Alan L. Olmstead e Paul W. Rhode, em seu Algodão, Escravidão e a Nova História do Capitalismo, argumentam, depois de apresentar as estimativas acima: “Reconhecer o alto custo do trabalho escravo afeta nossa compreensão das fontes da vantagem comparativa da América na produção de algodão: certamente não era mão de obra barata.”
É uma falácia supor que, como o trabalho escravo não era remunerado, era, portanto, barato ou de graça. A América era abundante em terras e escassez de mão de obra, portanto, a expectativa normal seria que o preço da mão de obra subisse, mesmo no caso da escravidão. Comprar trabalho escravo – por compra direta ou aluguel – envolvia custos iniciais e custos fixos. O objetivo do trabalho escravo, por simples análise de custo-benefício, é colher um ganho em benefícios maior do que os custos. Mises explica a consideração de custo-benefício em relação ao trabalho não remunerado,
“O preço pago na compra de um escravo é determinado pelo benefício líquido que se espera obter de seu emprego (não só como trabalhador, mas também como progenitor), da mesma forma que o preço pago por uma vaca é determinado pelo benefício líquido que se espera obter de sua utilização. O proprietário de um escravo não aufere automaticamente uma renda específica; para ele, não há “exploração” no fato de o trabalho escravo não ser remunerado e no fato de o preço potencial de mercado dos serviços prestados ser possivelmente maior do que os custos de alimentá-lo, abrigá-lo e vigiá-lo.”
Mises elabora que o preço pelo qual um proprietário de escravos compra um escravo leva em conta o rendimento geral esperado da produção do uso do escravo versus o rendimento sem um escravo. O preço da compra de trabalho escravo é pago antecipadamente, mas há custos fixos – alimentação, abrigo, guarda, etc. Todos esses custos desincentivam a escravidão. Portanto, só porque um escravo não é pago não significa que ele seja empregado “de graça” ou que a escravidão seja mão de obra barata.
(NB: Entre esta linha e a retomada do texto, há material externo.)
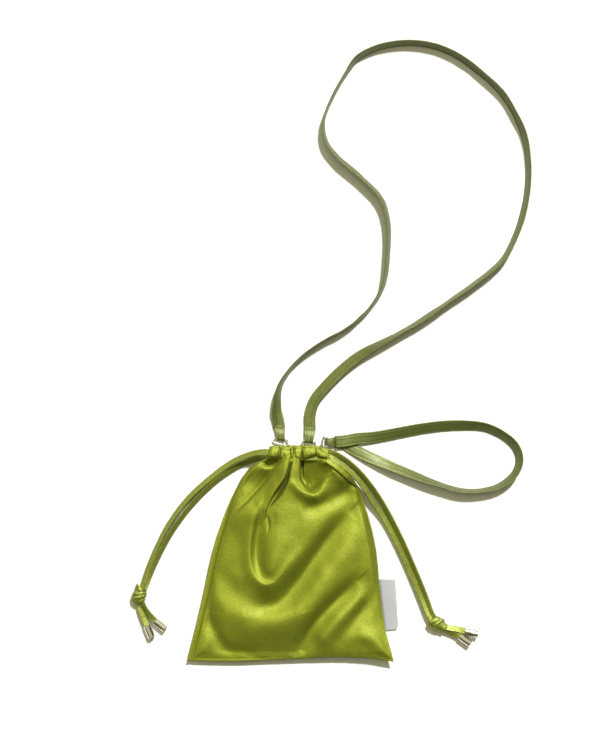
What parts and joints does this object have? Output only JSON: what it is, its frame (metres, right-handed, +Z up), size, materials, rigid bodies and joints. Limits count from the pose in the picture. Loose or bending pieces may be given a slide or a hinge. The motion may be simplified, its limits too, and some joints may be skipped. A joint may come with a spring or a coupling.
{
  "type": "drawstring pouch",
  "caption": "Gathered satin drawstring pouch with a long shoulder strap, a wrist strap on a clasp, knotted drawstrings with metal ends and a blank side label.",
  "frame": {"origin": "middle of the back panel's flat resting face, on the table", "axes": "+Z up from the table through the thin direction, +Y from the bottom seam to the gathered mouth, +X to the right as the front is seen"},
  "size_m": [0.3911, 0.6064, 0.0238],
  "materials": {
    "satin": "chartreuse satin weave, glossy floats",
    "strap": "folded and stitched satin tape",
    "drawcord": "flat satin tube",
    "nickel": "polished nickel plate",
    "label": "plain woven label, blank"
  },
  "bodies": {
    "pouch": {"back_panel": "satin", "front_panel": "satin", "back_casing": "satin", "front_casing": "satin", "left_hang_loop": "satin", "right_hang_loop": "satin", "wrist_hang_loop": "satin", "left_clasp_body": "nickel", "right_clasp_body": "nickel", "wrist_clasp_body": "nickel"},
    "left_drawstring": {"left_front_strand": "drawcord", "left_back_strand": "drawcord", "left_knot": "drawcord", "left_inner_tail": "drawcord", "left_outer_tail": "drawcord", "left_inner_tip": "nickel", "left_outer_tip": "nickel"},
    "right_drawstring": {"right_front_strand": "drawcord", "right_back_strand": "drawcord", "right_knot": "drawcord", "right_upper_tail": "drawcord", "right_lower_tail": "drawcord", "right_upper_tip": "nickel", "right_lower_tip": "nickel"},
    "shoulder": {"shoulder_strap": "strap", "shoulder_strap_left_end": "strap", "shoulder_strap_right_end": "strap"},
    "wrist": {"wrist_strap": "strap", "wrist_strap_end": "strap"},
    "left_gate": {"left_clasp_gate": "nickel"},
    "right_gate": {"right_clasp_gate": "nickel"},
    "wrist_gate": {"wrist_clasp_gate": "nickel"},
    "label": {"side_label": "label"}
  },
  "joints": [
    {"name": "left_drawstring_pull", "type": "slide", "parent": "pouch", "child": "left_drawstring", "axis": [-1, 0, 0], "range_m": [0, 0.02]},
    {"name": "right_drawstring_pull", "type": "slide", "parent": "pouch", "child": "right_drawstring", "axis": [1, 0, 0], "range_m": [0, 0.02]},
    {"name": "shoulder_strap_lift", "type": "hinge", "parent": "pouch", "child": "shoulder", "pos_m": [0.00438, 0.10992, 0.0025], "axis": [0.9969, -0.0787, 0], "range_deg": [0, 90]},
    {"name": "wrist_strap_lift", "type": "hinge", "parent": "pouch", "child": "wrist", "pos_m": [0.036, 0.108, 0.0025], "axis": [0, -1, 0], "range_deg": [0, 60]},
    {"name": "left_gate_open", "type": "hinge", "parent": "pouch", "child": "left_gate", "pos_m": [0.00053, 0.10014, 0.0025], "axis": [0, 0, 1], "range_deg": [0, 14], "stiffness_Nm_per_rad": 0.0005, "springref_deg": -5.73},
    {"name": "right_gate_open", "type": "hinge", "parent": "pouch", "child": "right_gate", "pos_m": [0.0177, 0.09833, 0.0025], "axis": [0, 0, 1], "range_deg": [0, 14], "stiffness_Nm_per_rad": 0.0005, "springref_deg": -5.73},
    {"name": "wrist_gate_open", "type": "hinge", "parent": "pouch", "child": "wrist_gate", "pos_m": [0.0287, 0.0994, 0.0025], "axis": [0, 0, 1], "range_deg": [0, 14], "stiffness_Nm_per_rad": 0.0005, "springref_deg": -5.73},
    {"name": "label_lift", "type": "hinge", "parent": "pouch", "child": "label", "pos_m": [0.093, -0.0516, 0.00035], "axis": [0.1096, -0.994, 0], "range_deg": [0, 80]}
  ]
}
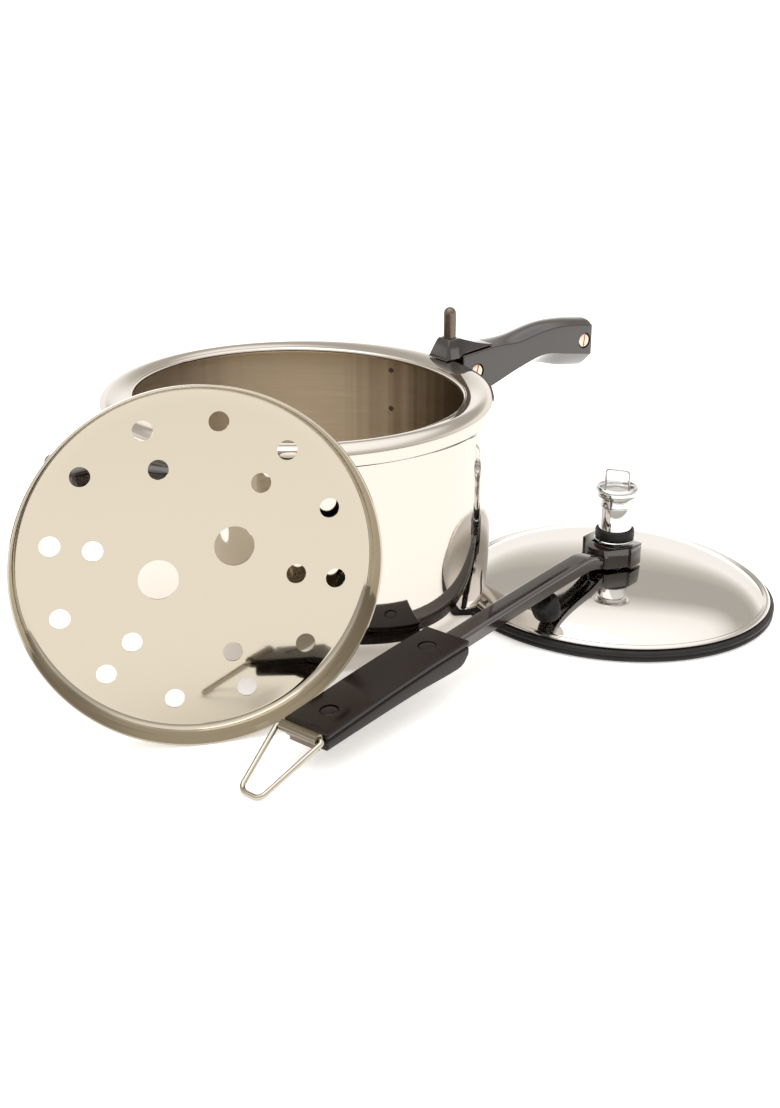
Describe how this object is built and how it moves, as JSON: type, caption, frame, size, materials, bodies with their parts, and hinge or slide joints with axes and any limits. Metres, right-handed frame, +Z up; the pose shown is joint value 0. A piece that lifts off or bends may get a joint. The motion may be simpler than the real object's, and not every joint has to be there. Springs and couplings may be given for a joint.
{
  "type": "pressure cooker",
  "caption": "Opened pressure cooker: round vessel with an oval mouth and side handle, inner lid with rocking lever, vent weight and locking loop, holed grid leaning on the rim.",
  "frame": {"origin": "centre of the vessel's base, on the floor", "axes": "+Z up, +X from the vessel toward the lid, +Y to the back, away from the leaning grid"},
  "size_m": [0.4128, 0.3491, 0.1816],
  "materials": {
    "polished_steel": "polished stainless steel, mirror-like outside and satin inside the vessel",
    "brushed_steel": "plain drawn or pressed steel",
    "black_moulding": "glossy black phenolic moulding",
    "black_rubber": "matt black rubber",
    "brass": "pale turned brass"
  },
  "bodies": {
    "pot": {"vessel": "polished_steel", "base_pad": "polished_steel", "handle_bracket": "brushed_steel", "body_handle": "black_moulding", "handle_screw_inner": "brass", "handle_screw_outer": "brass", "handle_nut_inner": "brass", "handle_nut_outer": "brass", "fulcrum_block": "black_moulding", "guide_pin": "brushed_steel"},
    "lid": {"lid_shell": "polished_steel", "lid_gasket": "black_rubber", "lid_hub": "black_moulding", "vent_tube": "polished_steel", "vent_nut": "brass", "safety_valve": "black_moulding", "safety_valve_nut": "brass", "pivot_pin_left": "brushed_steel", "pivot_pin_right": "brushed_steel"},
    "weight": {"weight_body": "polished_steel", "weight_ring": "black_moulding", "bail": "brushed_steel"},
    "lever": {"lever_yoke": "black_moulding", "lever_bar": "black_moulding", "grip_cap": "black_moulding", "grip_body": "black_moulding", "grip_screw_inner": "brass", "grip_screw_outer": "brass", "end_strip": "polished_steel"},
    "loop": {"locking_loop": "brushed_steel"},
    "grid": {"grid": "polished_steel"}
  },
  "joints": [
    {"name": "lid_slide", "type": "slide", "parent": "pot", "child": "lid", "axis": [1, 0, 0], "range_m": [0, 0.1]},
    {"name": "weight_lift", "type": "slide", "parent": "lid", "child": "weight", "axis": [0, 0, 1], "range_m": [0, 0.024]},
    {"name": "lever_hinge", "type": "hinge", "parent": "lid", "child": "lever", "pos_m": [0.1873, 0.0315, 0.0306], "axis": [-0.7672, 0.6414, 0], "range_deg": [0, 2]},
    {"name": "loop_hinge", "type": "hinge", "parent": "lever", "child": "loop", "pos_m": [0.00882, -0.18196, 0.02195], "axis": [-0.7672, 0.6414, 0], "range_deg": [0, 120]},
    {"name": "grid_lift", "type": "slide", "parent": "pot", "child": "grid", "axis": [0, 0, 1], "range_m": [0, 0.1]}
  ]
}
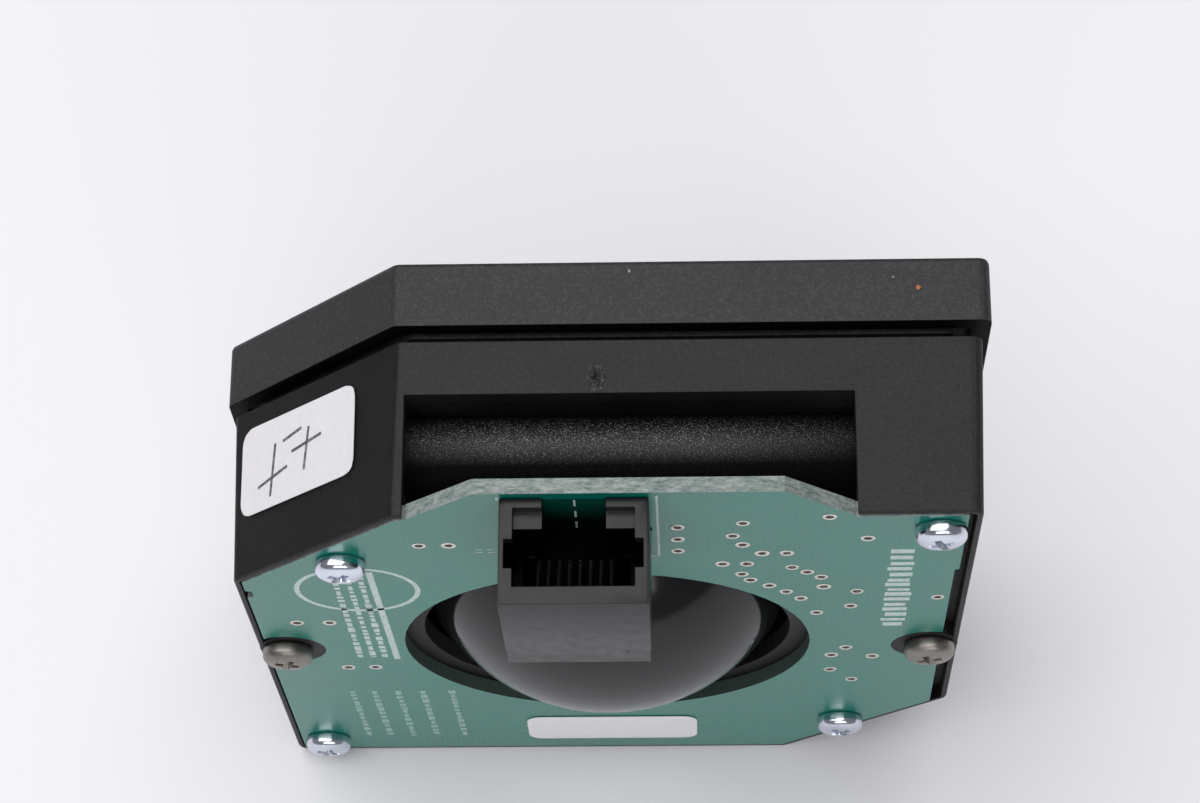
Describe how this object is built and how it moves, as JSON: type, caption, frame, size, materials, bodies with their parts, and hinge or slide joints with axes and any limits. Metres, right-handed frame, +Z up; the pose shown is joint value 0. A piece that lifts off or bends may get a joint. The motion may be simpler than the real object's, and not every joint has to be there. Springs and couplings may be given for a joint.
{
  "type": "trackball module",
  "caption": "Panel trackball module: ball between two roller shafts and an idler in a square two-part housing with two cut corners, a circuit board underneath and a modular jack.",
  "frame": {"origin": "centre of the bounding box's footprint: the module stands on its far edge, on the floor", "axes": "+Z up from the standing edge to the window wall and the jack's mouth, +Y out through the lid and the ball's crown, +X right when the board faces the viewer"},
  "size_m": [0.0794, 0.0486, 0.0829],
  "materials": {
    "housing": "fine spark texture, black",
    "ring": "smooth black",
    "seal": "grey felt",
    "ball": "polished black phenolic",
    "steel": "ground",
    "race": "ground",
    "wheel": "moulded black",
    "board": "green solder mask",
    "jack": "satin black",
    "contact": "gold plated",
    "chip": "moulded epoxy",
    "can": "drawn metal",
    "emitter": "pale resin",
    "detector": "dark resin",
    "zinc": "bright zinc plate",
    "nickel": "dull nickel plate",
    "paper": "white label stock"
  },
  "bodies": {
    "housing": {"base_housing": "housing", "top_housing": "housing", "retaining_ring": "ring", "wiper_seal": "seal", "circuit_board": "board", "modular_jack": "jack", "contact_carrier": "jack", "jack_contact_1": "contact", "jack_contact_2": "contact", "jack_contact_3": "contact", "jack_contact_4": "contact", "jack_contact_5": "contact", "jack_contact_6": "contact", "jack_contact_7": "contact", "jack_contact_8": "contact", "controller_chip": "chip", "line_driver_chip": "chip", "clock_crystal": "can", "supply_capacitor": "can", "x_emitter": "emitter", "x_detector": "detector", "y_emitter": "emitter", "y_detector": "detector", "x_bearing_left": "race", "x_bearing_right": "race", "y_bearing_near": "race", "y_bearing_far": "race", "idler_axle": "steel", "board_screw_near_right": "zinc", "board_screw_near_left": "zinc", "board_screw_far_right": "zinc", "board_screw_far_left": "zinc", "housing_screw_right": "nickel", "housing_screw_left": "nickel", "corner_label": "paper", "board_label": "paper"},
    "ball": {"trackball": "ball"},
    "x_roller": {"x_roller_shaft": "steel", "x_encoder_wheel": "wheel"},
    "y_roller": {"y_roller_shaft": "steel", "y_encoder_wheel": "wheel"},
    "idler": {"idler_roller": "race"}
  },
  "joints": [
    {"name": "ball_roll", "type": "hinge", "parent": "housing", "child": "ball", "pos_m": [0, 0.00209, 0.0384], "axis": [1, 0, 0], "continuous": true},
    {"name": "x_roller_spin", "type": "hinge", "parent": "housing", "child": "x_roller", "pos_m": [0, -0.00434, 0.06238], "axis": [1, 0, 0], "continuous": true},
    {"name": "y_roller_spin", "type": "hinge", "parent": "housing", "child": "y_roller", "pos_m": [-0.02398, -0.00434, 0.0384], "axis": [0, 0, 1], "continuous": true},
    {"name": "idler_spin", "type": "hinge", "parent": "housing", "child": "idler", "pos_m": [0.01764, -0.00459, 0.02076], "axis": [0.7071, 0, 0.7071], "continuous": true}
  ],
  "couplings": [
    {"joint": "x_roller_spin", "follows": "ball_roll", "ratio": -8.89},
    {"joint": "idler_spin", "follows": "ball_roll", "ratio": -4.49}
  ]
}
Além disso, se um escravo escapar, o proprietário de escravos poderá incorrer em despesas adicionais para capturá-lo. Decidir que valeria a pena dedicar recursos para capturar um escravo implica que o esforço e os recursos desviados devem valer a produção adicional do escravo, se for ele pego. Para que exista qualquer negócio de caça de escravos, o proprietário de escravos deve estar disposto a pagar mais do que os custos iniciais e contínuos do trabalho escravo e a produção do escravo, se capturado, deve exceder as despesas. Caso contrário, a escravidão dificilmente valeria a pena em um mercado livre. A escravidão não poderia competir com o trabalho livre no mercado livre. Era apenas o aparato estatal que poderia socializar, subsidiar e expandir a escravidão para o lucro de alguns às custas da população não escravista. Argumenta Mises,
“Ora, jamais, em tempo algum, em nenhum lugar, as iniciativas que utilizaram trabalho escravo puderam competir no mercado com as iniciativas que utilizaram trabalho livre. O trabalho servil só pôde ser utilizado quando não teve de enfrentar a competição do trabalho livre.”
A escravidão, praxeológica e historicamente, não era barata de implementar ou manter. Na verdade, o sistema era tão caro que exigia socialização e subsídio por meio do aparato estatal (às custas do pagador de impostos). Os mercados livres, mesmo apesar da propensão do homem para a crueldade, dominação e opressão, pressionam a escravidão e incentivam a cooperação voluntária como mais barata e produtiva.